While Furry Girl’s criticisms of Young are apparently out of step with the rest of the kink community, they’re quite typical of mainstream anti-breastfeeding views. There is something peculiar about the way breastfeeding is seen as exhibitionism, when really, it is simply feeding a baby. It says something about the way we objectify women and about how women can’t just ‘be’, they’re always on display. It seems to be particularly troubling for those uncomfortable with breastfeeding to see a celebrity breastfeeding, someone for whom the private is so readily collapsed into the public. While it is true that Young is deliberately making her breastfeeding experience public, she isn’t exactly being ‘showy’ about it. Young’s porn and art audiences may overlap but this is not a sex show. If anything, the whole exhibition sounds achingly sincere.

I don’t know what Young’s fans see when they look at her breastfeeding photograph, but I can tell you what I see. I see vulnerability in that photograph, not a ‘Marilyn Monroe sex goddess’ vulnerability but the vulnerability of mother-shock, raw and fragile and calling upon all your reserves. I see pride, too, in her decision to pose breastfeeding. Pride in mastering a new skill and pride in her first baby. And I can’t help but relate to the excitement and creativity she is experiencing in exploring her new identity as a mother – after all, I started a blog as an outlet for my thoughts. It breaks my heart to think how exposed Young, still such a new mother, must now be feeling about all of this.

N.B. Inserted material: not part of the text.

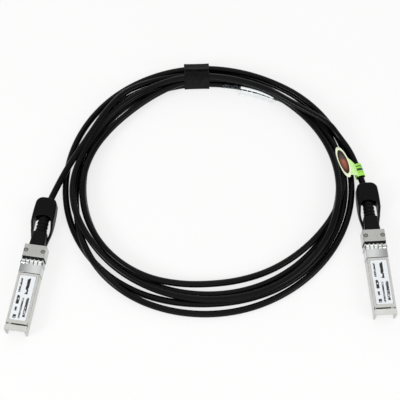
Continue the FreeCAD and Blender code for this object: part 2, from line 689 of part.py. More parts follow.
def cable_flag(ring):
    """Paper flag on the innermost strand, reaching in from the coil."""
    inner = min(coil_radii(FLAG_TURN / 45)) - CABLE_R
    plate = Part.makeBox(FLAG_L, FLAG_W + CABLE_R, FLAG_T, V(-FLAG_L / 2, -FLAG_W, FLAG_Z))
    return coil_frame(plate, inner, FLAG_TURN).cut(ring)


def tube(name, points):
    """Cable along straight runs joined by tangent arcs; prints the radii and the volume."""
    points = [V(*p) for p in points]
    edges = []
    radii = []
    at = points[0]
    for before, here, after in zip(points, points[1:], points[2:]):
        back = (before - here).normalize()
        on = (after - here).normalize()
        turn = math.pi - back.getAngle(on)
        short = min((before - here).Length, (after - here).Length)
        radius = 0.45 * short / math.tan(turn / 2)
        radii.append(round(radius, 1))
        first = here + back * 0.45 * short
        last = here + on * 0.45 * short
        half = (back + on).normalize()
        middle = here + half * (radius / math.cos(turn / 2) - radius)
        edges.append(Part.LineSegment(at, first).toShape())
        edges.append(Part.Arc(first, middle, last).toShape())
        at = last
    edges.append(Part.LineSegment(at, points[-1]).toShape())
    path = Part.Wire(edges)
    ring = Part.Wire(Part.makeCircle(CABLE_R, points[0], points[1] - points[0]))
    swept = path.makePipeShell([ring], True, False)
    ideal = math.pi * CABLE_R ** 2 * path.Length
    print(name, "radii", radii, "length", round(path.Length, 1),
          "volume over section x length", round(swept.Volume / ideal, 4))
    return swept


def lead_points(at, degrees, rest):
    """The lead's own points after a straight run out of the boot."""
    turn = math.radians(degrees)
    out = [(at[0] - y * math.sin(turn), at[1] + y * math.cos(turn), AXIS_Z)
           for y in (BOOT_L, BOOT_L + LEAD_OUT)]
    return out + list(rest)


def lead_tag():
    """Wrap round lead B with an oval flag that lies over the coil."""
    a, b = V(*LEAD_B[0]), V(*LEAD_B[1])
    along = (b - a).normalize()
    centre = a + (b - a) * TAG_ALONG
    start = centre - along * (TAG_BAND_L / 2)
    outside = CABLE_R + TAG_GAP + TAG_T
    band = Part.makeCylinder(outside, TAG_BAND_L, start, along)
    band = band.cut(Part.makeCylinder(CABLE_R + TAG_GAP, TAG_BAND_L, start, along))
    z = COIL_H + RUN_GAP
    oval = Part.Ellipse(V(0, 0, 0), *TAG_OVAL).toShape()
    oval = Part.Face(Part.Wire(oval)).extrude(V(0, 0, TAG_T))
    oval.rotate(V(0, 0, 0), V(0, 0, 1), 90 + TAG_TURN)
    oval.translate(V(centre.x - TAG_REACH[0], centre.y + TAG_REACH[1], z))
    near = centre.y - TAG_BAND_L / 4
    neck = Part.makeBox(TAG_REACH[0], TAG_BAND_L / 2, TAG_T,
                        V(centre.x - TAG_REACH[0], near, z))
    foot = centre.z + outside - TAG_T / 2
    drop = Part.makeBox(TAG_T, TAG_BAND_L / 2, z + TAG_T - foot, V(centre.x - TAG_T, near, foot))
    return oval.fuse([neck, drop, band]).removeSplitter()


def save(name, shape):
    shape.exportStep("parts/" + name + ".step")


def plug(suffix, at, turn, tab_turn):
    """All the pieces of one plug, carried to where it lies."""
    pieces = {
        "shell_lower": shell_lower(), "shell_upper": shell_upper(), "cover_rivets": rivets(),
        "emi_collar": emi_collar(), "emi_gasket": emi_gasket(), "card": card(), "card_pads": card_pads(),
        "card_chips": card_chips(), "wire_pairs": wire_pairs(), "wire_block": wire_block(),
        "ferrule": ferrule(), "strain_relief": strain_relief(), "pull_tab": pull_tab(tab_turn),
        "release_slider": slider(), "return_springs": springs(), "label": label(),
    }
    for name, piece in pieces.items():
        piece.rotate(V(0, 0, 0), V(0, 0, 1), turn)
        piece.translate(V(*at, 0))
        if not piece.isValid():
            print("not valid:", name)
        save(name + "_" + suffix, piece)
    box_all = FreeCAD.BoundBox()
    for piece in pieces.values():
        box_all.add(piece.BoundBox)
    return box_all


os.makedirs("parts", exist_ok=True)
bounds = plug("a", PLUG_A_AT, PLUG_A_TURN, TAB_A_TURN)
bounds.add(plug("b", PLUG_B_AT, PLUG_B_TURN, TAB_B_TURN))
print("plugs span x", round(bounds.XMin, 2), round(bounds.XMax, 2),
      "y", round(bounds.YMin, 2), round(bounds.YMax, 2),
      "z", round(bounds.ZMin, 2), round(bounds.ZMax, 2))
bundle = coil()
save("coil", bundle)
save("cable_tie", cable_tie())
save("cable_flag", cable_flag(bundle))
save("lead_a", tube("lead_a", lead_points(PLUG_A_AT, PLUG_A_TURN, LEAD_A)))
save("lead_b", tube("lead_b", lead_points(PLUG_B_AT, PLUG_B_TURN, LEAD_B)))
save("lead_tag", lead_tag())
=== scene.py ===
# %% [markdown]
# A direct attach copper cable, dressed in Blender.
# Two small metal plugs are joined by three metres of black twin-axial cable, wound into a loose coil
# and held by a hook-and-loop tie. The rigid pieces come finished in shape from the CAD model. This
# lesson gives them their metals and plastics, and makes the soft pieces: cable, tie, flag and tag.

# %% Load the CAD model
import json
import math

import bmesh
import bpy
import numpy as np
from mathutils import Matrix, Vector

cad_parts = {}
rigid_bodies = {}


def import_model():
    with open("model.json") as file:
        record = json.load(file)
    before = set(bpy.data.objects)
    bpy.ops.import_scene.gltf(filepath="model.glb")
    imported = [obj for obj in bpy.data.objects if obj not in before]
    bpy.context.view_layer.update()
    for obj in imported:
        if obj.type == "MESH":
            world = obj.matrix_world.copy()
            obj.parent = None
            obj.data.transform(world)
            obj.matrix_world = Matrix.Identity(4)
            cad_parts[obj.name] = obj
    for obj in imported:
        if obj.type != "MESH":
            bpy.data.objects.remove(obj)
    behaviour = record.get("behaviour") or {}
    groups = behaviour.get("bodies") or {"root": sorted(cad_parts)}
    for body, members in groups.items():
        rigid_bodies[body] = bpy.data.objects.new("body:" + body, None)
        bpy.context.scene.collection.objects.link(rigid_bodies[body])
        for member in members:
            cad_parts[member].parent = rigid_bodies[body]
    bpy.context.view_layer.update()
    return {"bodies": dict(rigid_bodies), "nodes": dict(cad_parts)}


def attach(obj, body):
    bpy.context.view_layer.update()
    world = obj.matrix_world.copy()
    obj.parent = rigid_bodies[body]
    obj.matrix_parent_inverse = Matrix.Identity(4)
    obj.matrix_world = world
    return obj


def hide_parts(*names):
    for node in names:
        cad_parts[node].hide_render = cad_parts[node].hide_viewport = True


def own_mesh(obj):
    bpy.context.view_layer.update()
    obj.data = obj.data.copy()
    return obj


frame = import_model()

# %% [markdown]
# Every length below is written in millimetres and turned to Blender's metres by one factor, because
# the maker's drawing of such a plug is in millimetres.

# %% Units and the places of the two plugs
MM = 0.001
PLUG_A_AT = (-102.9, 5.03)     # middle of the nose's face
PLUG_B_AT = (107.89, 15.75)
PLUG_A_TURN = -8.4             # degrees, seen from above
PLUG_B_TURN = 3.24
AXIS_Z = 4.75                  # height of the cable where it leaves a plug
BOOT_L = 20.0
LEAD_OUT = 8.0                 # straight run out of the boot


def plug_frame(at, degrees):
    """A plug's own axes: x across, y towards the cable, in millimetres."""
    return Matrix.Translation((at[0], at[1], 0)) @ Matrix.Rotation(math.radians(degrees), 4, "Z")


PLUGS = {"a": plug_frame(PLUG_A_AT, PLUG_A_TURN), "b": plug_frame(PLUG_B_AT, PLUG_B_TURN)}
print("noses at", [[round(c, 1) for c in m.translation] for m in PLUGS.values()])

# %% [markdown]
# The camera is a long lens above and in front of the table, looking down at the middle of the coil.
# A long lens keeps both plugs nearly square to the frame. It could be aimed by eye in the viewport,
# but a written place and aim give the same view every time.

# %% Camera
CAMERA_AT = (-0.85, -243.2, 543.9)
CAMERA_AIM = (-0.85, 41.3, 0.0)
CAMERA_LENS = 85.2             # on a sensor 36 mm wide

camera_data = bpy.data.cameras.new("camera")
camera_data.lens = CAMERA_LENS
camera_data.sensor_width = 36.0
camera = bpy.data.objects.new("camera", camera_data)
bpy.context.scene.collection.objects.link(camera)
camera.location = Vector(CAMERA_AT) * MM
camera.rotation_euler = (Vector(CAMERA_AIM) - Vector(CAMERA_AT)).to_track_quat("-Z", "Y").to_euler()
bpy.context.scene.camera = camera
print("camera stands", round(camera.location.length * 1000), "mm from the origin")

# %% [markdown]
# The cable is one curve from boot to boot. Its two leads are a few listed points. The coil
# is five turns that differ in size and fan out away from the tie, so each turn has its own radius at
# eight places, read off round the coil like the hours of a clock.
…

There is something else worth considering about Furry Girl’s criticisms of Young, and that is the way in which she can’t distinguish between mothers and mothering. Yes, Young’s daughter can’t give permission for being included in her mother’s artwork, neither can mine give permission for my writing. But who owns Young’s experience of motherhood? Who own’s mine? Where do Young’s and my experiences of early motherhood and our desire to explore these all-consuming aspects of our lives end, and our children’s ownership of them begin? Can Young, who describes her devotion to her baby daughter so lovingly, not be trusted to know? Does being sexual as women (or even sexually objectified unintentionally) spill dangerously over into our responsibilities as mothers? Does it prevent us from good mothering? Because incidentally, I also attract readers here from time to time looking for something apart from feminist discussion, who are instead seeking ‘sexy breastfeeding’ stories and images. (And what a crushing bore they must find it all, once here).

There are boundaries, of course, but they need not impose the complete separation of mother from self.

(Cross-posted at Hoyden About Town).